## WHAT THE TASK REQUIRES
Repeat the material exactly as it appears.

=== DATASET CONTENT ===

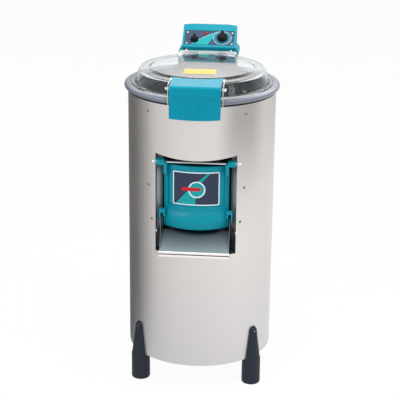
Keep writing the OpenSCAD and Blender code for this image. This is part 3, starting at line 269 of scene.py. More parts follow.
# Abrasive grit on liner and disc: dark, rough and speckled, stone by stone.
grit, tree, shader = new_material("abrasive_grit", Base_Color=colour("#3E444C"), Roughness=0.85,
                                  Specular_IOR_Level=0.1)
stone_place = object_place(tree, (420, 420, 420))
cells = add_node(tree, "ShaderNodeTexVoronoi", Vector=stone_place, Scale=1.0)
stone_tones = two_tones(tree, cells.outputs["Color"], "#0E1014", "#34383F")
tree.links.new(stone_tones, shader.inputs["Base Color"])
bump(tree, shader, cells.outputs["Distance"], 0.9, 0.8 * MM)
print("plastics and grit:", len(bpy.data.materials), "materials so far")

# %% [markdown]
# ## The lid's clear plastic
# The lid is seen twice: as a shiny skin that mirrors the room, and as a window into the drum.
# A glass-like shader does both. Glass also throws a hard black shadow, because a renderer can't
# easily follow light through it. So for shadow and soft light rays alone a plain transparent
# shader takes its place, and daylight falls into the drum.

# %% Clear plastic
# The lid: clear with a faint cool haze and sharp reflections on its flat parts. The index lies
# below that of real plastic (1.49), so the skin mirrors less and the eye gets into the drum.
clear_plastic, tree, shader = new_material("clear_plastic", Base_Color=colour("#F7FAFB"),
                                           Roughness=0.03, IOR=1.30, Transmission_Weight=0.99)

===

## TASK RESPONSE
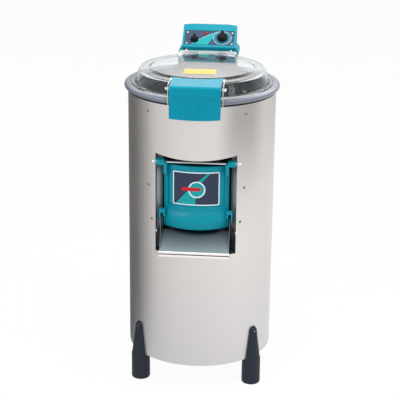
Keep writing the OpenSCAD and Blender code for this image. This is part 3, starting at line 269 of scene.py. More parts follow.
# Abrasive grit on liner and disc: dark, rough and speckled, stone by stone.
grit, tree, shader = new_material("abrasive_grit", Base_Color=colour("#3E444C"), Roughness=0.85,
                                  Specular_IOR_Level=0.1)
stone_place = object_place(tree, (420, 420, 420))
cells = add_node(tree, "ShaderNodeTexVoronoi", Vector=stone_place, Scale=1.0)
stone_tones = two_tones(tree, cells.outputs["Color"], "#0E1014", "#34383F")
tree.links.new(stone_tones, shader.inputs["Base Color"])
bump(tree, shader, cells.outputs["Distance"], 0.9, 0.8 * MM)
print("plastics and grit:", len(bpy.data.materials), "materials so far")

# %% [markdown]
# ## The lid's clear plastic
# The lid is seen twice: as a shiny skin that mirrors the room, and as a window into the drum.
# A glass-like shader does both. Glass also throws a hard black shadow, because a renderer can't
# easily follow light through it. So for shadow and soft light rays alone a plain transparent
# shader takes its place, and daylight falls into the drum.

# %% Clear plastic
# The lid: clear with a faint cool haze and sharp reflections on its flat parts. The index lies
# below that of real plastic (1.49), so the skin mirrors less and the eye gets into the drum.
clear_plastic, tree, shader = new_material("clear_plastic", Base_Color=colour("#F7FAFB"),
                                           Roughness=0.03, IOR=1.30, Transmission_Weight=0.99)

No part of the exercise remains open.